What? I need a reason
to take a photo of a
cute dog in a truck?














Next we stopped off to look at some termite mounds. This one is a called a cathedral mound and is about 50 years old. They look sort of crumbly and sandy, and they are made of sand, but the termites use their spit to hold the thing together, so it's actually hard as rock and not crumbly at all.

The other kind of termite mounds are these magnetic ones. They're basically 2 dimensional and every single one of them points directly to magnetic north. If they're off by a single degree, the whole colony dies. In the morning, when the sun shines on one side, they all work on the other, then switch in the afternoon. Clever bloody termites.




After a bit of lunch and a chat with an extremely boisterous Kansas frat-boy on holiday with his grandma, we stopped at this loverly waterfall for a bit of a swim. There were fruit-bats in the trees and fishies swimming around us in the water.
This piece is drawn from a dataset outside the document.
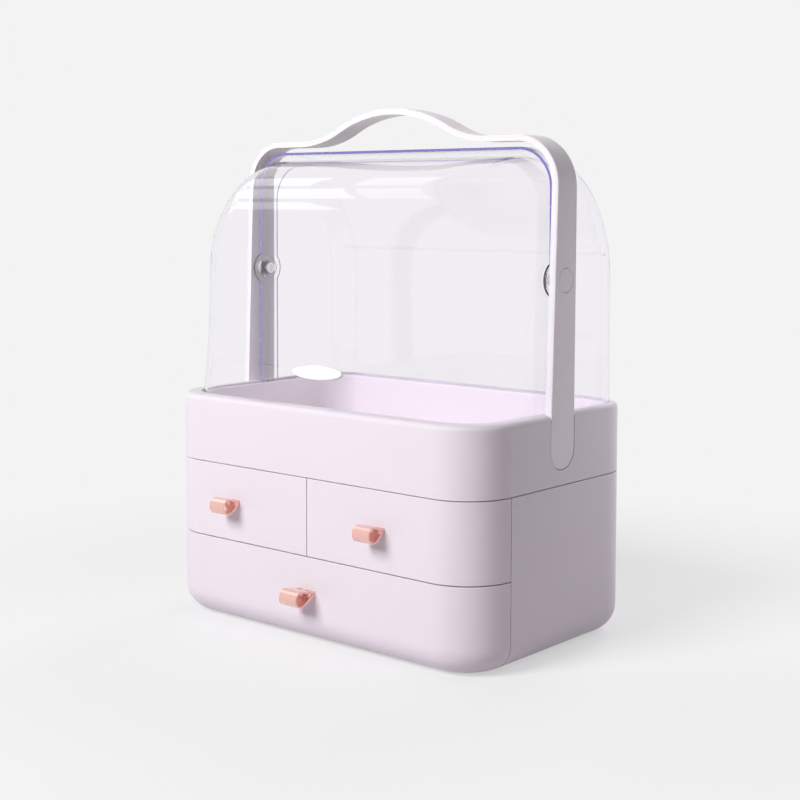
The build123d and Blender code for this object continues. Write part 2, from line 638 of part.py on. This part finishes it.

These pretty green ants are common in the Top End (the local name for the tropical noth of the NT). They build nests by using web-like stuff to stick leaves together. You can tell how bad the wet season flooding is going to be by how high up the ants build theirs nets. I also wanted to show off my ultra cool new close-up lens (this guy is about half an inch long).


Next we went for a swim at this really cool system of rock pools leading up to a big waterfall. Some people said they saw goannas (really big lizards) but we missed them.



















OK, so maybe my outfit for the Cup was nice, but Jackie still looks better in a bathing suit.














Our last stop was at a funky little store for afternoon tea. That big tree isn't covered in vines - that's it's roots. Cool huh? They were selling mangoes at inflated tourist prices, but they were still pretty.